“The ONLY thing that got the Japanese to surrender were the bombs.”
The day before the second bomb, Stalin also declared war on Japan, and launched a large scale offensive in Manchuria. Japan had fought a war with Russia in 1911, and had reason to fear from that, but more so from what they knew of Soviet brutality, and how cruel they were as occupation forces, as compared to surrendering to the Americans.
Hiroshima and Nagasaki were not only shocking and destructive in general, they really destroyed the last concentrations of Japan’s defense industry.
American diplomats also led their Japanese counterparts to report that atomic bombings would build up to be nightly occurrences (even though were had shot our wad for a while with the second one).
“... Japan had fought a war with Russia in 1911...” [BeauBo, post 73]
Czarist Russia and Imperial Japan fought the Russo-Japanese War from February 1904 until September 1905, when hostilities were ended by the Treaty of Portsmouth, mediated by President Theodore Roosevelt, who was awarded the Nobel Peace Prize for that effort.

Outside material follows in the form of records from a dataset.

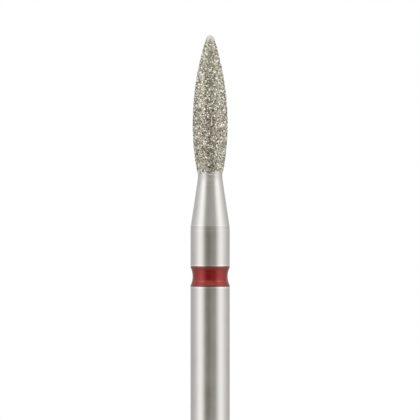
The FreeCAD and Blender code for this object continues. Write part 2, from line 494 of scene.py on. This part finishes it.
# %% Ground stainless steel, the lead
neck_tone = 0.9
# painted highlights at the lead's two edges, and painted light that makes the neck lighter than the collar
lead_and_edge_glint_tones = (
    (-0.05, 0.855), (-0.015, 0.9), (0.015, 0.9), (0.05, 0.82), (0.24, 0.82), (0.26, 0.95), (0.3, 0.95),
    (0.34, neck_tone),
)
lead_margin = 0.1
span = z_shoulder - z_lead + 2 * lead_margin
along_lead = add(
    tree,
    "ShaderNodeMapRange",
    {"Value": height, "From Min": (z_lead - lead_margin) * MM, "From Max": (z_shoulder + lead_margin) * MM},
)
cut = add(tree, "ShaderNodeValToRGB", {0: along_lead})
while len(cut.color_ramp.elements) < len(lead_and_edge_glint_tones):
    cut.color_ramp.elements.new(1)
for element, (above_lead, level) in zip(cut.color_ramp.elements, lead_and_edge_glint_tones):
    element.position = (above_lead + lead_margin) / span
    element.color = (level, level, level, 1)
evened = add(tree, "ShaderNodeMath", {0: cut, 1: neck_tone}, operation="DIVIDE")
tone = add(tree, "ShaderNodeVectorMath", {0: tone, "Scale": evened}, operation="SCALE")
print("lead with", len(lead_and_edge_glint_tones), "tones over", round(span, 2), "mm")

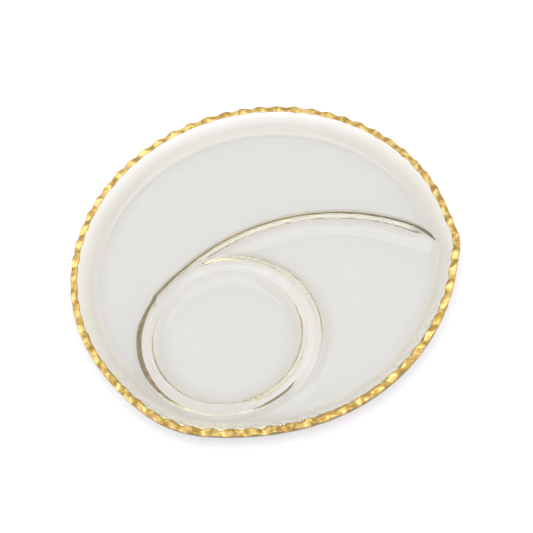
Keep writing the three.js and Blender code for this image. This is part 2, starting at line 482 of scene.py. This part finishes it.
def mesh_object(name: str, points: Numbers, faces: Sequence[tuple[int, ...]]) -> bpy.types.Object:
    """Makes a smooth-shaded object from points in metres and faces."""
    mesh = bpy.data.meshes.new(name)
    mesh.from_pydata(points.tolist(), [], faces)
    mesh.polygons.foreach_set("use_smooth", [True] * len(mesh.polygons))
    mesh.update()
    piece = bpy.data.objects.new(name, mesh)
    bpy.context.scene.collection.objects.link(piece)
    return piece


# ---- Finishes ----------------------------------------------------------------------------------


class NodeBoard:
    """A short way to lay out and join a material's nodes."""

    def __init__(self, tree: bpy.types.NodeTree) -> None:
        """Clears a node tree and keeps it."""
        self.tree = tree
        tree.nodes.clear()

    def add(self, kind: str, **settings: object) -> bpy.types.Node:
        """Adds a node.

        Args:
            kind: The node's type name.
            settings: Node properties by name; a name that is a socket sets that socket's value.

        Returns:
            The new node.
        """
        node = self.tree.nodes.new(kind)
        for key, value in settings.items():
            label = key.replace("_", " ")
            if label in node.inputs:
                node.inputs[label].default_value = value
            else:
                setattr(node, key, value)
        return node

    def join(self, source: bpy.types.NodeSocket, target: bpy.types.NodeSocket) -> None:
        """Links one socket to another."""
        self.tree.links.new(source, target)


@dataclass(frozen=True)
class ClearGlass:
    """Clear moulded glass with a warm body tint and a slightly wavy, fire-polished skin."""

    tint: tuple[float, float, float, float] = (1.0, 1.0, 1.0, 1)
    roughness: float = 0.015
    ior: float = 1.5
    transmission: float = 0.96
    body_colour: tuple[float, float, float, float] = (0.86, 0.74, 0.0, 1)
    body_density: float = 11.0

    def material(self) -> bpy.types.Material:
        """Builds the material."""
        glass = bpy.data.materials.new("clear moulded glass")
        glass.use_nodes = True
        board = NodeBoard(glass.node_tree)
        output = board.add("ShaderNodeOutputMaterial")
        shader = board.add("ShaderNodeBsdfPrincipled", Roughness=self.roughness, IOR=self.ior)
        shader.inputs["Base Color"].default_value = self.tint
        shader.inputs["Transmission Weight"].default_value = self.transmission
        place = board.add("ShaderNodeTexCoord")
        waves = board.add("ShaderNodeTexNoise", Scale=28.0, Detail=2.0, Roughness=0.4)
        bump = board.add("ShaderNodeBump", Strength=0.06, Distance=0.002)
        board.join(place.outputs["Object"], waves.inputs["Vector"])
        board.join(waves.outputs["Fac"], bump.inputs["Height"])
        board.join(bump.outputs["Normal"], shader.inputs["Normal"])
        board.join(shader.outputs["BSDF"], output.inputs["Surface"])
        body = board.add("ShaderNodeVolumeAbsorption", Density=self.body_density)
        body.inputs["Color"].default_value = self.body_colour
        board.join(body.outputs["Volume"], output.inputs["Volume"])
        return glass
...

Military historians generally recognize the conflict as the first victory in modern times of an Asian power over a European power. Japan’s prestige was greatly magnified, especially after the destruction of the combined Russian fleet at the hands of the Imperial Japanese Navy, at Tsushima Straits 27-28 May 1905. Great Britain looked on it as a validation of their naval organization and tactics, and the superiority of British-built warships: the British had sold a number of warships to Japan, and provided initial crew training. Japanese warship design followed that of the Royal navy for some time after.